Why Do Civil War Military Historians Hate Social History?
I’ve noticed a bit of hostility directed at a few of my posts that emphasize the importance of social history to the study of the Civil War. I find it just a bit curious as to why. Here are a few thoughts, none of which at this point I will go to the grave to defend. From one perspective there seems to be tension between strict military historians on the one hand and more academic historians who stress the tenets of the “New Military History” with its emphasis on social, economic, and political categories. The difference in language, tone and tendency to give short thrift to the detail of the battlefield tends to alienate non-academics. Both groups write for distinct audiences, though I believe that this is changing owing to a few Civil War historians who have made it a point to apply this new focus in a way which does not alienate popular readers. It should be pointed out that recent studies of Civil War soldiers and the increase in regimental histories are all products of the New Military History. Soldiers were not simply pawns to be manipulated by generals and military units were defined by various social relationships and their evolving connections with the home front and politics.

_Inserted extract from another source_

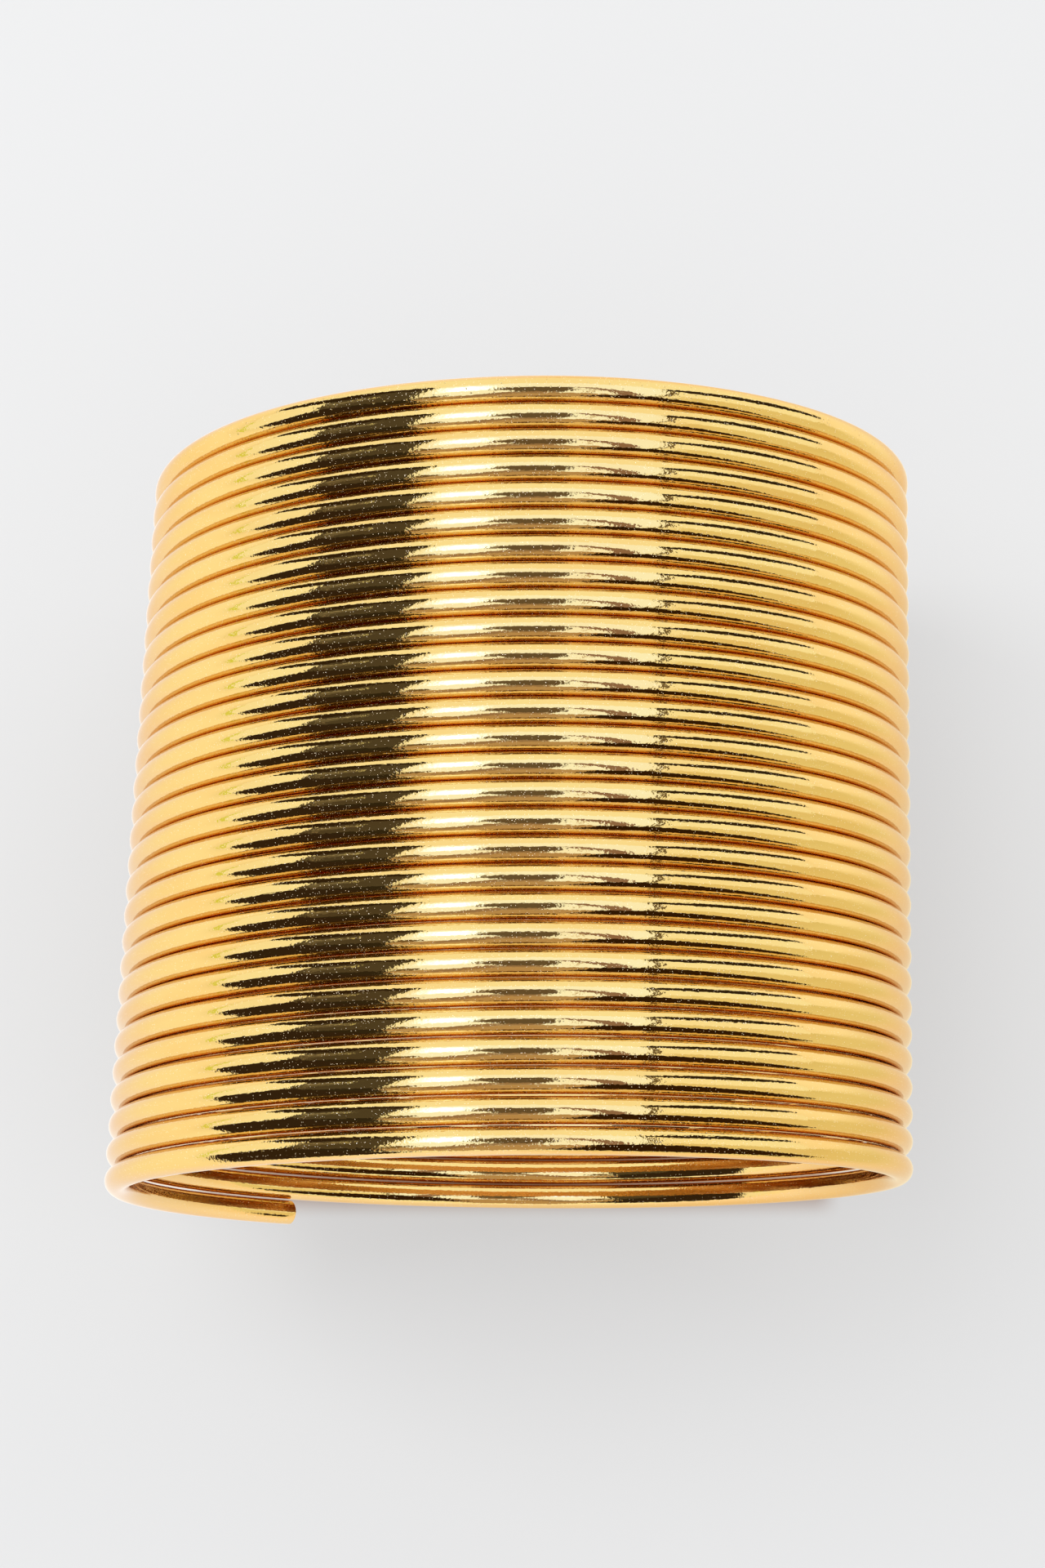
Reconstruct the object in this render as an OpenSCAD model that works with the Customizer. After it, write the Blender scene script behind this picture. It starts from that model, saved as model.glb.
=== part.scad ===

Both groups attempt to better understand military events, but at the same time they employ different assumptions in regard to what needs to be explained. Traditional military historians focus predominantly on the battlefield. Many are driven by the mantra, “The more detail the better” and there are plenty of readers who are eager to go along for the ride. When done right such a perspective can reveal the complexity and chaos of a Civil War battle. On the other hand, this approach has the potential to treat the battle as existing in a vacuum divorced from events off the battlefield. I’ve commented on this before so I will not repeat myself. There is a gamining psychology in this approach that is content to step back and take a God’s eye view of the field from a perspective where discreet units can be manipulated and consequences easily calculated. I suspect that for social historians the incredible amount of detail offered by traditional histories offers diminishing returns. It will come as no surprise to many of you that I agree. The two approaches are not necessarily at odds with one another. Historians in both camps can learn a great deal from one another; the most open-minded already do just that.